Naszym zdaniem
Relacja z powojennej eskapady po Związku Sowieckim.
Niedawno podróżowałam razem z Arkadym Pawłem Fiedlerem maluchem przez Afrykę, teraz udałam się w podróż nieco bliżej, bo do Rosji. Wyprawa to szczególna, bo i w czasie i w przestrzeni. Dziennik Johna Steinbecka, ozdobiony fotografiami autorstwa Roberta Capy, to relacja z eskapady po Związku Sowieckim zaraz po drugiej wojnie światowej, a więc „akcja” wspomnień rozgrywa się w momencie, gdy pamięć o walce – Amerykanów i Rosjan – „po tej samej stronie mocy” była jeszcze bardzo silna.
Steinbeck i Capa długo przygotowywali się do tej wyprawy – w głębi duszy długo powątpiewali, że uda im się otrzymać wizy i zgodę na opisanie i utrwalenie na kliszy swoich wrażeń. A jednak się udało.
Dziennik, moim zdaniem, posiada dwie twarze, z których ta druga mocniej przyciąga uwagę, nawet mocniej przeraża. Pierwsza twarz to bohaterski Stalingrad – ludzie żyjący w ruinach, bo nie potrafią opuścić miejsca, które było ich domem, albo żyjący wspomnieniami o niedawnej tragedii miejsca, symbolu drugiej wojny światowej. Druga to sielanka życia na wsi, w sowchozach, spółdzielniach rolniczych, gdzie każdy z uśmiechem buduje swój nowy dom i nowe życie (według Steinbecka obywatele Związku Sowieckiego mieszkają wygodnie, wszyscy chętnie pracują, a kłopoty mają te same, co przeciętni Amerykanie). Dystansuje do książki Steinbecka właśnie ten pełen podziwu i pochwały hymn, zakłócany czasami tylko obrazami zniszczenia, wszechpotężnej administracji i zakazów, dla nas teraz i dla autora wtedy zupełnie niezrozumiałych. Dystansuje także opis „świata radości i słońca, orientu i historii”, dostrzeżony przez podróżników na przykład w Tbilisi, raju brukowanego sanatoriami, domami wczasowymi i handlowymi nowego, socjalistycznego ładu. Dziś wiemy, jak dużo z tych zachwytów niewiele miało wspólnego z prawdą, i jak wiele było sztucznych uśmiechów pośród tych, które na każdym kroku witały amerykańskich podróżników.

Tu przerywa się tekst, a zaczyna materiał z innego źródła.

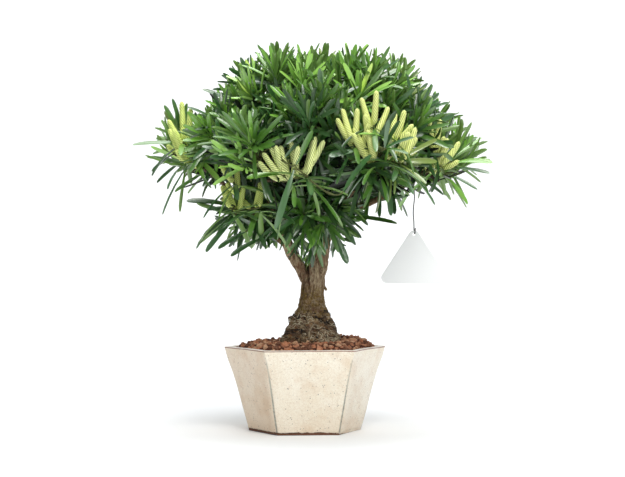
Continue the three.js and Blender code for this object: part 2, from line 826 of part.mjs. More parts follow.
// Masses of foliage, each on a stem that carries on from the tip of its bough.
masses.forEach((mass) => {
  const limb = mass === apex ? trunk : boughOf(mass.name);
  const outward = limb.curve.getTangent(1);
  const start = limb.curve.getPoint(1).addScaledVector(outward, GAP);
  const stem = makeStem(start, outward, SHOOT.stemShare * mass.reach[0]);
  const planes = spaceOf(mass, masses);
  const random = seeded(mass.seed);
  const twigs = makeTwigs(stem, mass, outward, planes, random);
  const organ = { ...LEAF, shape: leafGeometry };
  const grown = growMass({ stem, twigs, planes, lift: mass.lift, organ, random }, obstacles);
  addMesh("foliage_" + mass.name, grown, materials.leaf);
});

export default part;
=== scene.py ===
# The looks of a podocarpus bonsai in a glazed pot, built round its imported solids.
# Sizes are in millimetres, as in the part's source, and become metres where a mesh is made.
# The trunk, limbs and boughs get bark, the pot its glaze and the soil its lava grit. Each mass
# of foliage grows again by the source's rule, with finer twigs and leaves of their real size.

import math
from types import SimpleNamespace as Sizes

import bpy
import numpy as np
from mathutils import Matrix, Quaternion, Vector, noise
from mathutils.bvhtree import BVHTree


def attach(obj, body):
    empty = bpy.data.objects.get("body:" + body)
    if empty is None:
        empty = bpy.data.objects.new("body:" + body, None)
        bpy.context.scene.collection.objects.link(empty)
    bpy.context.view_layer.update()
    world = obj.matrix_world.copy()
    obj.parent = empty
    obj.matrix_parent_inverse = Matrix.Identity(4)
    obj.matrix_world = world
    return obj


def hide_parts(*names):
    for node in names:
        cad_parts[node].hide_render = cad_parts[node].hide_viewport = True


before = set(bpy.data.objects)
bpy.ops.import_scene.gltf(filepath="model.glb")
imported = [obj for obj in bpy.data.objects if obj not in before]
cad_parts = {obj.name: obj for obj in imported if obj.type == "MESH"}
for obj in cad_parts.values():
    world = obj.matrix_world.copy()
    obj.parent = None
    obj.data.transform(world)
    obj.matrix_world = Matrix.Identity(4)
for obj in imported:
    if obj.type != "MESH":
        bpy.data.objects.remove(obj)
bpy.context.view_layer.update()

# ---- Driving dimensions: the first group repeats the source ----

MM = 0.001
GOLDEN_ANGLE = math.pi * (3 - math.sqrt(5))
UP = Vector((0, 0, 1))

POT = Sizes(
    height=106, rim_reach=102, base_reach=72.7, front_share=0.535, depth_share=0.866,
    turn=math.radians(3.9), wall=7, floor=9, foot_height=3, foot_inset=1.6,
    groove_width=3.2, groove_depth=1.6, groove_from=7, groove_to=92, groove_fade=20,
)
SOIL_SEAT = 111
TRUNK = Sizes(
    path=[
        (6, 0, 111.3), (8.5, 0, 140), (9, 0, 170), (11, 0, 190), (17, 2, 215),
        (24, 4, 255), (34, 5, 295), (27, 2, 340), (18, 0, 385),
    ],
    taper=[
        (111.3, 36), (118, 33), (131, 28), (144, 22), (156, 16.5), (170, 14), (188, 13.2),
        (204, 13), (216, 11.5), (255, 9.5), (300, 8), (345, 6), (385, 3.2),
    ],
    lobes=5, lobe_depth=0.13, flare_top=160, stub=((2, 0, 140), (-22, -5, 141)), stub_radius=3,
)
LEFT_LIMB = Sizes(
    path=[
        (7, 0, 184), (-10, -1, 212), (-20, -3, 230), (-28, -6, 262), (-25, -8, 300),
        (-18, -4, 336),
    ],
    taper=[(184, 8.5), (212, 7.2), (230, 6), (300, 4.6), (336, 3.4)],
)
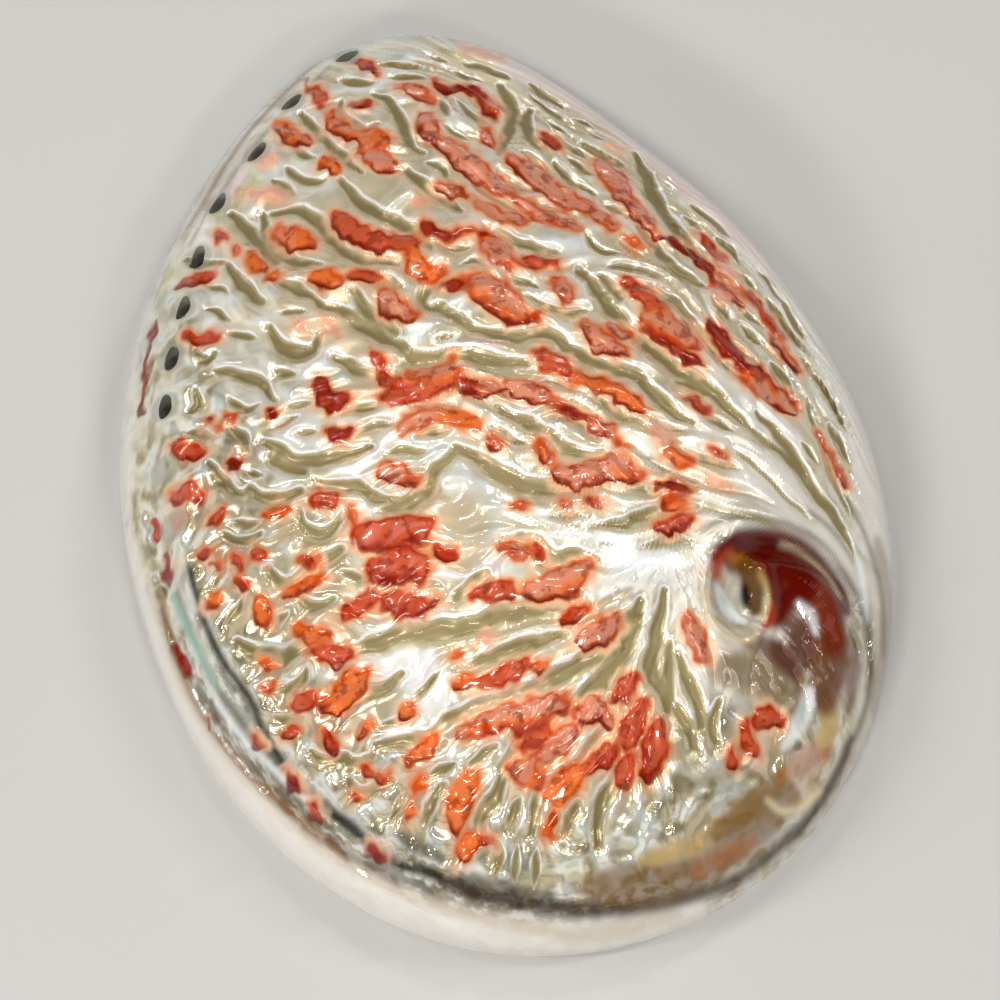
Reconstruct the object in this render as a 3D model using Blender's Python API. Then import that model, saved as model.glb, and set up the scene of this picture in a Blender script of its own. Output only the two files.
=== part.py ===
# Perlemoen abalone shell, polished outside, lying on its rim with the hollow side down.
# The shell grew as one piece, so it is one closed solid with its eight open holes cut through.
# Lengths are in millimetres in the tables and are turned to metres when the mesh is written.

import math

import bmesh
import bpy
import numpy as np
from mathutils import Vector

MM = 0.001

# Size of the whole shell
HEIGHT = 46.0
DOME_TOP = (1.0, -8.0)
RIM_LIP = 2.6
SHELF_LIP = 5.4
WALL = 3.8
SKIRT = 0.6

# Distance of the rim from the middle, every 20 degrees from +X
RIM_RADII = (63.9, 63.4, 65.9, 74.0, 83.7, 79.0, 70.4, 65.3, 62.6,
             62.4, 65.5, 70.7, 76.7, 80.8, 81.5, 78.5, 72.6, 67.3)

# Fullness of the dome and steepness of its edge, every 45 degrees from +X about the dome top
FULLNESS = (2.0, 2.0, 1.95, 2.05, 2.1, 2.1, 2.3, 2.1)
EDGE_POWER = (0.60, 0.68, 0.80, 0.70, 0.60, 0.56, 0.55, 0.60)

# The shoulder line: it carries the holes, runs round the back and ends as the suture of the spire
SHOULDER = ((3.5, 80.5), (-8.5, 75.0), (-17.3, 67.8), (-26.6, 61.5), (-33.1, 53.1), (-38.6, 44.5),
            (-43.5, 36.5), (-47.4, 28.6), (-51.2, 17.8), (-53.0, 7.9), (-54.8, -4.0), (-54.0, -21.0),
            (-45.5, -46.0), (-26.5, -68.5), (-8.0, -76.5), (9.5, -77.5), (27.5, -72.5), (37.0, -66.5),
            (41.5, -63.0), (46.5, -57.0), (50.0, -50.5), (51.3, -43.5), (50.0, -38.0), (46.0, -34.0),
            (40.5, -31.2), (35.5, -30.3), (29.0, -32.5))
OPEN_HOLES = 8
FILLED_HOLES = 2
SHOULDER_END = 13.0
SUTURE_START = 16.5
LAST_KNOT = 26.0

# Relief along the shoulder: a crest that carries the holes, a row of knobs where the holes end,
# and outside it a groove and a ledge. It fades in and out between the given points of the line.
CREST_HEIGHT = 0.9
CREST_WIDTH = 2.6
GROOVE_DEPTH = 2.3
GROOVE_OFFSET = 2.9
GROOVE_WIDTH = 1.9
LEDGE_HEIGHT = 0.7
LEDGE_OFFSET = 6.2
LEDGE_WIDTH = 2.0
GROOVE_IN = (6.5, 9.5)
GROOVE_OUT = (14.5, 17.5)
SUTURE_FADE = 4.0
KNOBS = 11
KNOBS_FROM = 9.7
KNOBS_TO = 14.4
KNOB_HEIGHT = 1.3
KNOB_RADIUS = 2.2
SUTURE_DEPTH = 3.4
SUTURE_WIDTH = 2.2
SUTURE_INSET = 1.2
FOLD_HEIGHT = 1.2
FOLD_OFFSET = 3.2
FOLD_WIDTH = 3.0

# Holes: an oval across and along the shoulder, and the low ring round each one
HOLE_ACROSS = 3.4
HOLE_ALONG = 4.4
HOLE_SIDES = 12
HOLE_REACH = 9.0
HOLE_LEAN = 0.45
HOLE_RING = 0.5
RING_RADIUS = 3.0
RING_WIDTH = 1.1
FILLED_DENT = 0.7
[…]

Czas okazał się zbyt nieubłagany dla treści Dziennika (zostawiając na boku styl pisarski autora, którego chropowatość i niewidoczna liryka wciąż fascynują licznych miłośników literatury), weryfikując zachwyty nad totalitarnym państwem. „Obraz będzie uczciwy i solidny” – tak Steinbeck zapewniał sowieckich towarzyszy i chyba nawet pozwolił sobie uwierzyć, że taki obraz stworzył. Mimo wszystko Dziennik może dzisiaj stanowić chociażby doskonały przyczynek do zrozumienia różnych „spojrzeń na Rosję”, w zależności od czasu, miejsca i świadomości politycznej tego, który na nią spogląda. Podróż ze Steinbeckiem to także wędrowanie drogami, których już nie ma, do krajobrazów z dzieciństwa naszych przodków. Dlatego szkoda, że Dziennika, przypomnianego nam przez wydawnictwo Prószyński i S-ka, wydawca nie poprzedził wprowadzeniem, najkrótszym nawet komentarzem – bez niego rozważania Noblisty wydane w formie reportażu śmieszą swą naiwnością i nie pozwalają dostrzec drobnych, ale jednak atutów tej książki, nie wspominając o tym, że niejednego czytelnika, niezapoznanego zbyt dobrze z historią Związku Sowieckiego czy w ogóle – z historią XX wieku, mogą sprowadzić na tak zwane „manowce”.